* Written request
Extract, unchanged, every line from the top of the material below through the line with "foot_in = 13; // [9:0.5:16]", and no more.

---*---

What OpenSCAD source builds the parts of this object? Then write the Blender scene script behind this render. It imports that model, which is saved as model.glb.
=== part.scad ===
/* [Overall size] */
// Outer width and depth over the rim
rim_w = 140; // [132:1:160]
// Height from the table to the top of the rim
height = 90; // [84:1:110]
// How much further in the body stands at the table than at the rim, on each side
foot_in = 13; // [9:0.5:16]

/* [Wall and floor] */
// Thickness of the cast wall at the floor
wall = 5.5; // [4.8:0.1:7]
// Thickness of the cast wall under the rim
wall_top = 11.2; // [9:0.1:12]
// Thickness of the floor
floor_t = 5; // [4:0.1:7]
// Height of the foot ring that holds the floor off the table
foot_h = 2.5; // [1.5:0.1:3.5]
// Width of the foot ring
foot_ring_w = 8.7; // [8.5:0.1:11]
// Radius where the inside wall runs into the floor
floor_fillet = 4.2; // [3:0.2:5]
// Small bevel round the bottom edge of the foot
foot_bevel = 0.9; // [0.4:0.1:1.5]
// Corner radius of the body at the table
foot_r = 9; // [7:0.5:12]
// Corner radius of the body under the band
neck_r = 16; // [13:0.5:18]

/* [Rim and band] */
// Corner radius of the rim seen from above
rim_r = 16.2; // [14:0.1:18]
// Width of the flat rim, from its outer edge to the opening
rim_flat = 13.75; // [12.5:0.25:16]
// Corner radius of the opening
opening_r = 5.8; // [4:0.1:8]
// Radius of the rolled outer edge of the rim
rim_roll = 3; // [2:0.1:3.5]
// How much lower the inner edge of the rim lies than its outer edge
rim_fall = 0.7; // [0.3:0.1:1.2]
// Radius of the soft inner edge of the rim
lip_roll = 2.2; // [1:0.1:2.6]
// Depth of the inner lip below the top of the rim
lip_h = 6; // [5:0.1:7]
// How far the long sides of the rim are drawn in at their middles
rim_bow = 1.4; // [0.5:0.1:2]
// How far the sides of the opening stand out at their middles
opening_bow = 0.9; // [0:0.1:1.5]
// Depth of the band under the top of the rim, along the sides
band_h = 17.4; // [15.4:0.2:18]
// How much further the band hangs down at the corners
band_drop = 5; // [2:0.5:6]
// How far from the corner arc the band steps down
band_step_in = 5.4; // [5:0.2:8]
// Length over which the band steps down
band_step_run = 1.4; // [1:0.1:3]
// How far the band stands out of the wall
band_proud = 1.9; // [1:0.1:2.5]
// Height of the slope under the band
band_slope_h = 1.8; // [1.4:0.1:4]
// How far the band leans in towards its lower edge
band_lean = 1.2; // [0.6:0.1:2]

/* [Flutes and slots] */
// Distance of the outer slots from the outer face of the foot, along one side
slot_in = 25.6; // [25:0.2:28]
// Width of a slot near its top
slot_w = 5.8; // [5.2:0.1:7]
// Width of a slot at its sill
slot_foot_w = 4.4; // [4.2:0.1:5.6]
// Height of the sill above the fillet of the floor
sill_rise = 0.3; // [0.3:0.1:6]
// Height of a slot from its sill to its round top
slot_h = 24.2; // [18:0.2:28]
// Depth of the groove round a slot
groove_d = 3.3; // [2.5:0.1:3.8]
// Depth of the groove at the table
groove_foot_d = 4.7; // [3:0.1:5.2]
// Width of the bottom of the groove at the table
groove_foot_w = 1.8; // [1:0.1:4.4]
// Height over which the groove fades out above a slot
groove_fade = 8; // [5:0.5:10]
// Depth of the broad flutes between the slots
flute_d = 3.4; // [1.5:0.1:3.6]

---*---

* The response
What OpenSCAD source builds the parts of this object? Then write the Blender scene script behind this render. It imports that model, which is saved as model.glb.
=== part.scad ===
/* [Overall size] */
// Outer width and depth over the rim
rim_w = 140; // [132:1:160]
// Height from the table to the top of the rim
height = 90; // [84:1:110]
// How much further in the body stands at the table than at the rim, on each side
foot_in = 13; // [9:0.5:16]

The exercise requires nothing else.